Now that Jefferson’s charges have been busted down to what virtually anyone involved with the criminal justice system will tell you is what they always should have been from the beginning, it’s time to start asking questions about the management of the Baton Rouge Police Department. What are the qualifications of Dwayne White, the city’s chief of police who had never been a police chief before? Several law enforcement professionals I talked to expressed dismay upon his appointment in May of this year, and his performance during this imbroglio has been nothing short of embarrassing. I’ve even heard talk that morale in the BRPD is quite low at present due to a leadership vacuum.

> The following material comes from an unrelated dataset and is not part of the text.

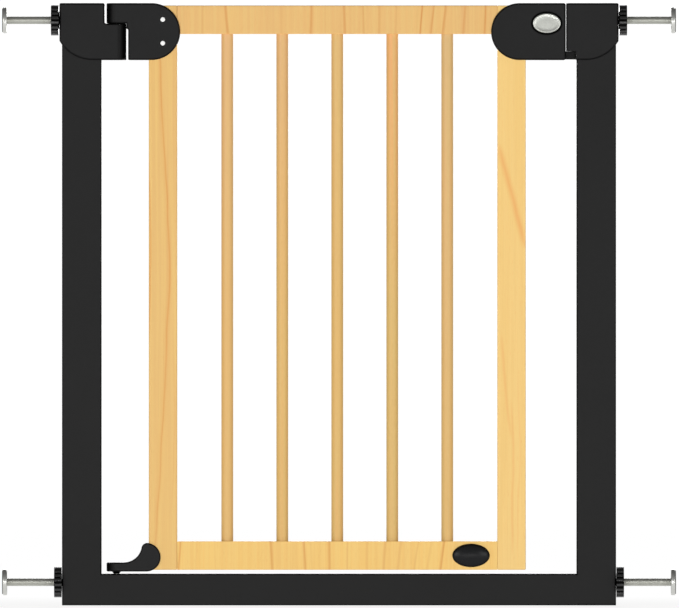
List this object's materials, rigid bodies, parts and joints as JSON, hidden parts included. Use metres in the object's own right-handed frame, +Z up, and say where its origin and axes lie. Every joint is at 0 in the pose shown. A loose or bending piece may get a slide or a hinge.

Who appointed White as the chief of police? That would be Baton Rouge mayor-president Kip Holden, who knew previous police chief Jeff LeDuff was leaving and failed to conduct a national search for the job in an effort to actually improve the BRPD with strong leadership before hiring White. This would be the same Holden whose commitment to proper funding of law enforcement has been shown to be severely lacking. And it would be the same Holden whose endless attempts to stick the taxpayers with the bill for his monuments to himself ended in yet another ignominious humiliation when the Metro Council walked out of a meeting to fund a library improvement and a concert venue earlier today.

This is what a failed mayor looks like. It manifests itself in failed leadership all the way down the line. And while Jordan Jefferson might not be a direct victim of that failed leadership, he’s a victim all the same.

Holden has been on the job in Baton Rouge for nearly two full terms. He originally presented the citizens of Baton Rouge with something worthy of approval. Those days disappeared when Holden’s former chief of staff Walter Monsour rode off into the sunset and since that time he has been an unmitigated disaster atop city-parish government. And as a result we have the spectacle of the Shady’s bar fight case casting Baton Rouge in a poor light when the city should be basking in the glow of LSU’s No. 1 national ranking.

This is a flashing red light shining in the face of the voters in East Baton Rouge Parish. Shame on those voters if they can’t recognize that giving Holden a third term next year is a mistake worthy of Dwayne White’s BRPD.